What are the long-term risks of cocaine addiction?
Over time, regular cocaine use and subsequent addiction can have a detrimental impact on your physical and mental health as well as your quality of life. 
As cocaine is an illegal substance, possession and use can result in a large fine and/or a prison sentence which can make it more difficult to find employment in specific fields and even travel to certain countries.
While you may currently view your cocaine use as merely social in nature, it can impact your lifestyle and quality of life for years to come.
Long-term risks of cocaine addiction include:
- Higher chance of suffering from a heart attack, blood clot or stroke
- Loss of smell
- Damage to the structure of the nose
- Respiratory problems when cocaine is smoked
- Increased risk of brain damage
- Memory loss
- Kidney and liver damage
- Financial problems including fines and debt to family or loan companies
- Strained relationships with family, friends and colleagues
- Loss of employment
- Legal problems including arrest and imprisonment
- Increased risk of suicidal thoughts and ideation
- Increased chances of contracting an infectious disease such as HIV or hepatitis when cocaine is regularly injected
Remember that it’s never too late to seek treatment for cocaine addiction, no matter how long you have been struggling.
Do I have a cocaine addiction?
If you use cocaine on a regular basis and have started to notice an increased tolerance and more frequent cravings, you may be concerned that you have developed a physical or psychological addiction to this substance.

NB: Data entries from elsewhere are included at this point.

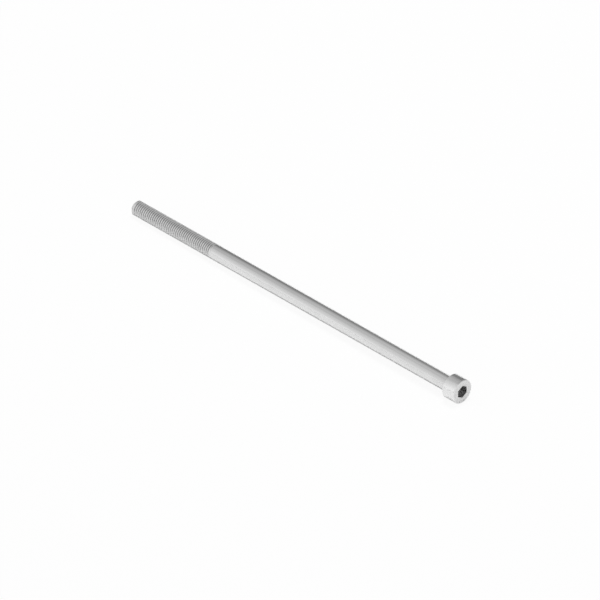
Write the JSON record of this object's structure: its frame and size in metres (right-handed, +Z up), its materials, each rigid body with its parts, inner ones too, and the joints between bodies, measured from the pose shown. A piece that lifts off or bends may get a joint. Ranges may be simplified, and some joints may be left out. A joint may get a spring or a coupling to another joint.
{
  "type": "hex socket head cap screw",
  "caption": "Long steel cap screw with a cylindrical head, a hexagon socket for a key, a plain shank and a threaded end.",
  "frame": {"origin": "on the screw's axis, in the plane of the bearing face under the head", "axes": "+X along the axis, from the tip towards the head; +Z up with the screw lying level; two corners of the socket point along +Z and -Z"},
  "size_m": [0.228, 0.013, 0.013],
  "materials": {
    "steel": "bright turned steel, satin"
  },
  "bodies": {
    "root": {"cap_screw": "steel"}
  },
  "joints": []
}
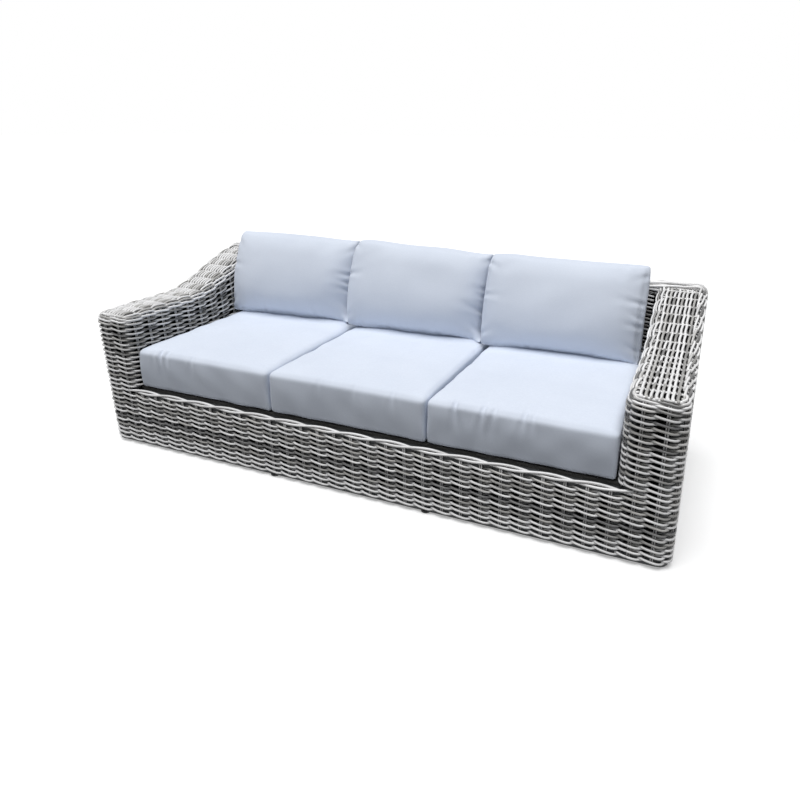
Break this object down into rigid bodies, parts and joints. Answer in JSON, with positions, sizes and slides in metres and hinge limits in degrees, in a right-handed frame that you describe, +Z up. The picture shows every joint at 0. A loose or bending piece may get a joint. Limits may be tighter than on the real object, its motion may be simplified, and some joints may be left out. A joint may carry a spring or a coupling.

If you relate to some of the following statements, you may be dealing with a cocaine addiction and should seek professional guidance and support in order to begin your recovery.
Some questions to ask include:
- I have experienced negative consequences due to my cocaine use but I continue to take it
- I have attempted to reduce or completely stop my cocaine use but have been unable to
- Other people have raised concerns with me about my cocaine use
- I spend a large amount of time thinking about, obtained, using and recovering from cocaine
- I experience withdrawal symptoms when I stop taking cocaine
- I would prefer to not attend events or occasions where I will not be able to take cocaine
- I no longer have interest activities or hobbies that were once important to me
- I neglect my responsibilities at work, home or school
- I am dishonest and secretive about my cocaine use
- I need to take larger amounts of cocaine on a more frequent basis in order to experience the same effects
- I attempt to avoid the withdrawal effects of cocaine by combining it with other substances or simply by continuing to take more
There is no shame in struggling with cocaine addiction – many of our team have been in your shoes and know exactly how it feels to be addicted to cocaine and other substances.